MOUNDRIDGE – According to online research, pro-skateboard champion Tony Hawk makes upwards of $1 million a year.
Wouldn’t it be nice to make that much?
Of course it would, but he reached that level of income through hard work and practice.
On Hawk’s Web site, www.tonyhawk.com, it says he “was a self-described nightmare.”
“Instead of the terrible twos, I was the terrible youth,” he said on the site. “I was a hyper, rail-thin geek on a sugar buzz. I think my mom summed it up best when she said, ‘challenging.'”
It said he started skateboarding at age 9 and has since become the most notable figure in the sport, even launching his own video game brand on various consoles.
Several youth in Moundridge also enjoy the sport, but with signs everywhere that proclaim “no skating,” they can’t practice the sport they love.
A handful of those children are tired of not being able to skateboard, so they are getting proactive.
Chris Hurst, 12, and his friends Javin Foth, 13, Kalob Hurst, 11, and Traci Richert, 14, are working to bring a skate park to Moundridge.
“There is nowhere to skate, and we get in trouble for skating places,” Javin said.
With the help of his parents, Chris and Jennifer Richert, Chris and Javin, whose parents Amy and Don Foth are also in on the act, are raising funds to give the skaters of Moundridge a place to practice the sport they love.
Jennifer Richert said about three years ago the Moundridge City Council approved construction of a skate park on public property near the Moundridge Swimming Pool; however, money was an issue, so Richert told her son he could either keep dreaming of the skater’s paradise or find a way to make it happen.
Chris decided to make his dream a reality.
He and his group of friends are hosting a fundraiser Saturday and Sunday by having a garage sale at 204 E. Cole in Moundridge.
The first day, the sale will be open from 8 a.m. until 2 p.m., and on the second day it will be open from 1 to 5 p.m.
Richert said the sale will include normal garage sale items as well as baked goods, including brownies, pickles and jellies.
“I told them to do something positive, so they decided to do a garage sale,” she said.
Chris said Javin’s dad, Don, is already working on the components of the park, which Javin said will include a half pipe, a fun box, a pyramid and rails for grinding.
Bradbury Co., Inc. has donated the materials to build the ramps and half pipes, Richert said, so the main cost still needed to get the facility built is the concrete for the 50-by-50 foot base of the park.
The group said they need $1,500, and they hope the community will support the cause enough to raise the funds.
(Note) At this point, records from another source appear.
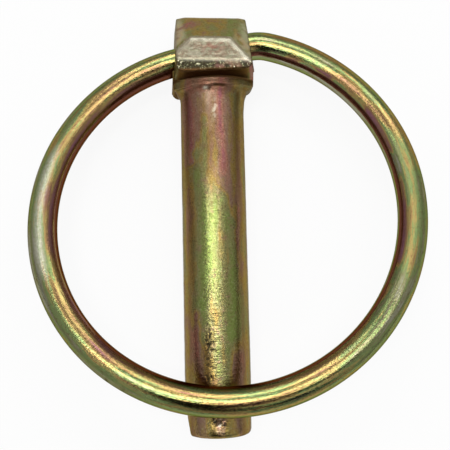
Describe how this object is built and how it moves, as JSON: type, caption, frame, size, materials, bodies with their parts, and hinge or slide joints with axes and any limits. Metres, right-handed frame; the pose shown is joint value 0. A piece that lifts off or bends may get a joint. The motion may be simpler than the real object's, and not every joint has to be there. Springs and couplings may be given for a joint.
{
  "type": "lynch pin",
  "caption": "Forged lynch pin of yellow passivated steel with a square nosed head and a sprung ring of round wire that snaps over the shank.",
  "frame": {"origin": "on the shank's axis, where the collar under the head ends and the free shank begins", "axes": "+Y along the shank from the tip to the head, +Z away from the head's flat back towards its nose, +X to the right with the nose towards the viewer and the head at the top"},
  "size_m": [0.048, 0.0521, 0.0118],
  "materials": {
    "forged_steel": "yellow zinc, satin",
    "spring_wire": "yellow zinc, glossy"
  },
  "bodies": {
    "pin": {"pin": "forged_steel"},
    "ring": {"ring": "spring_wire"}
  },
  "joints": [
    {"name": "ring_swing", "type": "hinge", "parent": "pin", "child": "ring", "pos_m": [0, 0.0058, 0], "axis": [-0.9816, -0.1908, 0], "range_deg": [0, 344]}
  ]
}
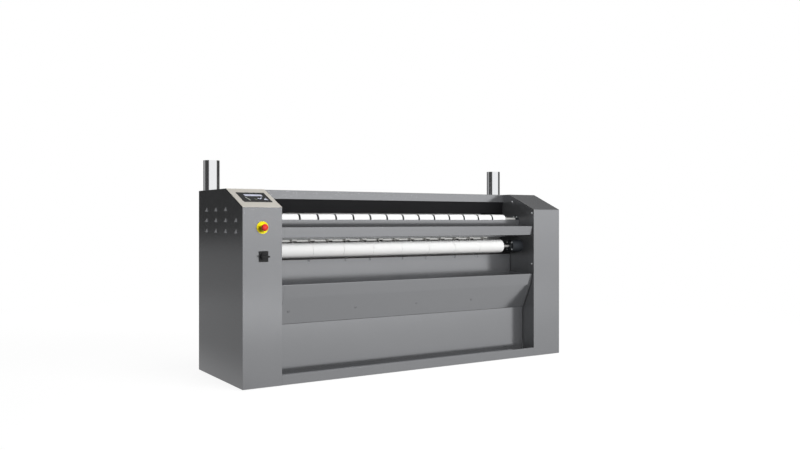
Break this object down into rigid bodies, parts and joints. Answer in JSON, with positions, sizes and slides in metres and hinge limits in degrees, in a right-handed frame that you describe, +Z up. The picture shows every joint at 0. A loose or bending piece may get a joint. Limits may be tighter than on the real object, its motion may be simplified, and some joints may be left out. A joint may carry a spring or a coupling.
{
  "type": "flatwork ironer",
  "caption": "Laundry flatwork ironer with a heated roll and ironing belts, front feed tray and linen trough between two cabinets with exhaust pipes.",
  "frame": {"origin": "centre of the bounding box in X and Y, on the floor under the levelling feet", "axes": "+X to the operator's right along the roll, +Y from the feed side to the rear, +Z up"},
  "size_m": [2.398, 0.812, 1.32],
  "materials": {
    "painted_coat": "satin silver-grey coating",
    "frame_paint": "satin dark grey",
    "machined_steel": "fine turned",
    "galvanised_steel": "zinc coated",
    "roll_steel": "polished",
    "aluminium": "satin",
    "bezel_foil": "satin champagne",
    "keypad_glass": "gloss",
    "white_belt": "woven, heat resistant",
    "drive_rubber": "matte",
    "cast_housing": "painted casting",
    "switchgear_plastic": "matte",
    "black_plastic": "fine grain",
    "red_plastic": "semi gloss",
    "yellow_plastic": "matte",
    "gland_plastic": "matte",
    "foot_steel": "zinc coated",
    "black_coat": "satin black coating",
    "stainless_steel": "bright rolled",
    "black_casting": "black painted casting"
  },
  "bodies": {
    "machine": {"back_panel": "painted_coat", "bay_end_caps": "painted_coat", "cable_gland": "gland_plastic", "console_bezel": "bezel_foil", "drive_gearbox": "cast_housing", "drive_motor": "cast_housing", "electrical_plate": "galvanised_steel", "element_support": "machined_steel", "exhaust_pipes": "stainless_steel", "fan_housings": "galvanised_steel", "fan_motors": "aluminium", "feed_belts": "white_belt", "feed_drive_belt": "drive_rubber", "feed_tray": "painted_coat", "front_base_rail": "painted_coat", "front_bearings": "black_casting", "heating_elements": "machined_steel", "hood": "painted_coat", "inner_panels": "painted_coat", "ironing_belts": "white_belt", "keypad": "keypad_glass", "left_front_cover": "painted_coat", "left_side_frame": "frame_paint", "left_side_panel": "painted_coat", "left_top_cover": "painted_coat", "levelling_feet": "foot_steel", "linen_trough": "painted_coat", "lower_panel": "painted_coat", "rear_base_rail": "painted_coat", "rear_covers": "painted_coat", "rear_panel": "painted_coat", "right_front_cover": "painted_coat", "right_side_frame": "frame_paint", "right_side_panel": "painted_coat", "right_top_cover": "painted_coat", "roll_bearings": "cast_housing", "roller_bearings": "machined_steel", "stop_collar": "yellow_plastic", "stripper_bar": "aluminium", "stripper_fingers": "machined_steel", "stripper_holders": "machined_steel", "switch_plate": "black_plastic", "switchgear": "switchgear_plastic", "tie_beams": "frame_paint"},
    "heated_roll": {"heated_roll": "roll_steel", "roll_pulley": "aluminium"},
    "inner_feed_roller": {"inner_feed_roller": "machined_steel", "feed_pulley": "aluminium"},
    "feed_roller": {"feed_roller": "machined_steel"},
    "lower_roller": {"lower_roller": "machined_steel"},
    "guide_roller": {"guide_roller": "machined_steel"},
    "press_roller": {"press_roller": "machined_steel"},
    "rear_roller": {"rear_roller": "machined_steel"},
    "tension_arms": {"tension_arms": "frame_paint"},
    "tension_roller": {"tension_roller": "machined_steel"},
    "left_fan": {"left_fan_wheel": "galvanised_steel"},
    "right_fan": {"right_fan_wheel": "galvanised_steel"},
    "finger_guard": {"finger_guard": "black_coat"},
    "stop_button": {"stop_button": "red_plastic"},
    "main_switch": {"switch_knob": "black_plastic"}
  },
  "joints": [
    {"name": "roll_spin", "type": "hinge", "parent": "machine", "child": "heated_roll", "pos_m": [0, 0.07, 0.815], "axis": [-1, 0, 0], "continuous": true},
    {"name": "inner_feed_roller_spin", "type": "hinge", "parent": "machine", "child": "inner_feed_roller", "pos_m": [0, -0.06, 0.962], "axis": [-1, 0, 0], "continuous": true},
    {"name": "feed_roller_spin", "type": "hinge", "parent": "machine", "child": "feed_roller", "pos_m": [0, -0.17, 0.954], "axis": [-1, 0, 0], "continuous": true},
    {"name": "lower_roller_spin", "type": "hinge", "parent": "machine", "child": "lower_roller", "pos_m": [0, -0.207, 0.766], "axis": [-1, 0, 0], "continuous": true},
    {"name": "guide_roller_spin", "type": "hinge", "parent": "machine", "child": "guide_roller", "pos_m": [0, -0.085, 0.7], "axis": [-1, 0, 0], "continuous": true},
    {"name": "press_roller_spin", "type": "hinge", "parent": "machine", "child": "press_roller", "pos_m": [0, 0.03485, 1.01432], "axis": [-1, 0, 0], "continuous": true},
    {"name": "rear_roller_spin", "type": "hinge", "parent": "machine", "child": "rear_roller", "pos_m": [0, 0.29, 0.86], "axis": [-1, 0, 0], "continuous": true},
    {"name": "tension_arm_lift", "type": "hinge", "parent": "machine", "child": "tension_arms", "pos_m": [0, 0.254, 0.619], "axis": [-1, 0, 0], "range_deg": [0, 12]},
    {"name": "tension_roller_spin", "type": "hinge", "parent": "tension_arms", "child": "tension_roller", "pos_m": [0, 0.16, 0.585], "axis": [-1, 0, 0], "continuous": true},
    {"name": "left_fan_spin", "type": "hinge", "parent": "machine", "child": "left_fan", "pos_m": [-1.128, 0.23, 0.94], "axis": [1, 0, 0], "continuous": true},
    {"name": "right_fan_spin", "type": "hinge", "parent": "machine", "child": "right_fan", "pos_m": [1.128, 0.23, 0.94], "axis": [1, 0, 0], "continuous": true},
    {"name": "finger_guard_swing", "type": "hinge", "parent": "machine", "child": "finger_guard", "pos_m": [0, -0.0246, 1.09], "axis": [1, 0, 0], "range_deg": [0, 10]},
    {"name": "stop_button_press", "type": "slide", "parent": "machine", "child": "stop_button", "axis": [0, 1, 0], "range_m": [0, 0.005]},
    {"name": "main_switch_turn", "type": "hinge", "parent": "machine", "child": "main_switch", "pos_m": [-1.0615, -0.36, 0.742], "axis": [0, 1, 0], "range_deg": [0, 90]}
  ],
  "couplings": [
    {"joint": "inner_feed_roller_spin", "follows": "roll_spin", "ratio": 6.8969},
    {"joint": "feed_roller_spin", "follows": "roll_spin", "ratio": 5.47},
    {"joint": "lower_roller_spin", "follows": "roll_spin", "ratio": -3.8345},
    {"joint": "guide_roller_spin", "follows": "roll_spin", "ratio": 12.087},
    {"joint": "press_roller_spin", "follows": "roll_spin", "ratio": -4.7252},
    {"joint": "rear_roller_spin", "follows": "roll_spin", "ratio": -4.7252},
    {"joint": "tension_roller_spin", "follows": "roll_spin", "ratio": -4.7252}
  ]
}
At one point, Richert said, the group had a contractor lined up to do the work that would match the funds if the youth could raise half of the costs, but due to the time and the economic downturn since the contractor agreed to do the work, she said she isn’t sure half would be enough, which is why the group is hoping to raise all the funds themselves.
However, if there does end up being excess money, Chris said they have a plan.
“We can make a fence or put it into a bank account,” he said.
Traci said she thought there are enough children in town that skate to make the park get used every day.
“There are a lot of skateboarders in Moundridge,” Javin said.
Of course, once the park is built, it will be open for use only during normal park hours, which are from dawn until dusk just like any other park in Moundridge, Chris said.
Though it has been several years since the topic was discussed at a council meeting, Moundridge City Administrator Ron Huxman said he believed certain parameters of use would be implemented.
For example, Huxman said, users would be riding in the park at their own risk.
“There wouldn’t have to be any special policies we would have to take out,” he said. “People are responsible for their own liabilities just like at the swimming pool or any other park.”
Huxman said rules would be posted at the park, and he said he thought they would probably mirror the rules at the Inman skate park.
“We will have a set of rules out if they get this project done,” he said.
One rule Huxman thought of off the top of his head would address the issues of fair use by all and prohibiting any user to have more right to skate in the park than any other, such as a certain group not allowing another group to ride at any given time.
“It can be a very user-friendly place for old and young with the right set of rules,” he said.
Helmets may also be required, Huxman said.
“We’d want to be safe,” he said.
Often times, interests can be cyclical, but Huxman said having the park would be good for Moundridge no matter what.
“It is a positive effort,” he said. “There are a lot of avid boarders around. I didn’t have any problem with the concept.”
Richert said she thinks having the park would be good for the youth of Moundridge because it would give them something to participate in that they really enjoy.
“There’s nothing for kids to do in town,” she said.
The group hopes to have the park built by the end of the summer, with the support of the community.
Richert said she sees a lot of positives to the children getting the park started themselves.
“If they help build it, they’ll take better care of it,” she said.
Donations for the garage sale or monetary donations are accepted.
If you would like to donate to the cause, please drop off sale items at 204 E. Cole or 123 E. Thornton by Friday.